Moreover, no one person, or religion, or nation can meet these challenges alone. Our very survival has never required greater cooperation and greater understanding among all people from all places than at this moment in history. Unfortunately, finding that common ground — recognizing that our fates are tied up, as Dr. King said, in a “single garment of destiny” — is not easy…
The question, then — the question then is how do we work through these conflicts? Is it possible for us to join hands in common effort? As citizens of a vibrant and varied democracy, how do we engage in vigorous debate? How does each of us remain firm in our principles, and fight for what we consider right, without, as Father John said, demonetizing those with just as strongly held convictions on the other side?
And of course, nowhere do these questions come up more powerfully than on the issue of abortion…
…in this world of competing claims about what is right and what is true, have confidence in the values with which you’ve been raised and educated. Be unafraid to speak your mind when those values are at stake. Hold firm to your faith and allow it to guide you on your journey. In other words, stand as a lighthouse. But remember, too, that you can be a crossroads. Remember, too, that the ultimate irony of faith is that it necessarily admits doubt. It’s the belief in things not seen…

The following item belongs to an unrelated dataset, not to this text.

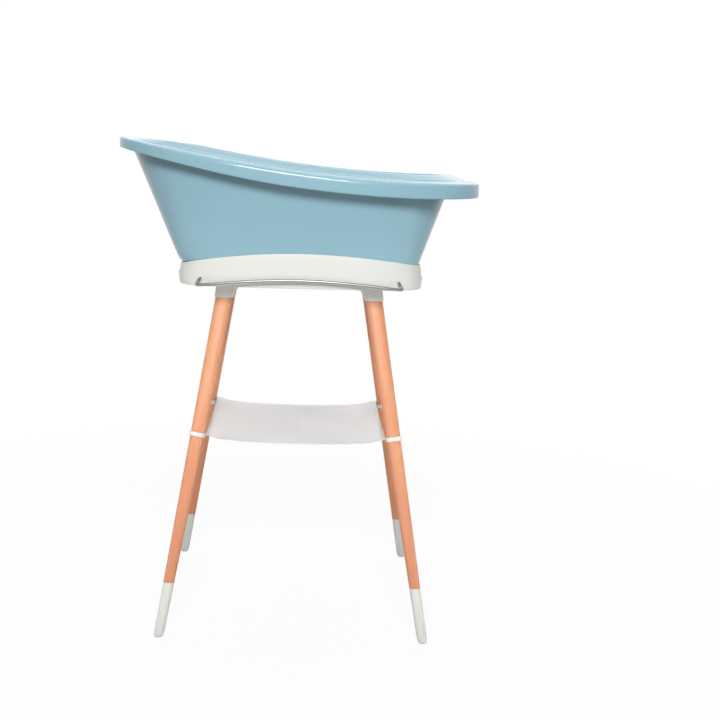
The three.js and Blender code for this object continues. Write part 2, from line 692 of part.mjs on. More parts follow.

And this doubt should not push us away from our faith. But it should humble us. It should temper our passions, cause us to be wary of too much self-righteousness. It should compel us to remain open and curious and eager to continue the spiritual and moral debate that began for so many of you within the walls of Notre Dame.
The crassness of the debate we’re hearing these days about “political correctness” rings completely hollow and petty when compared to that kind of depth and wisdom.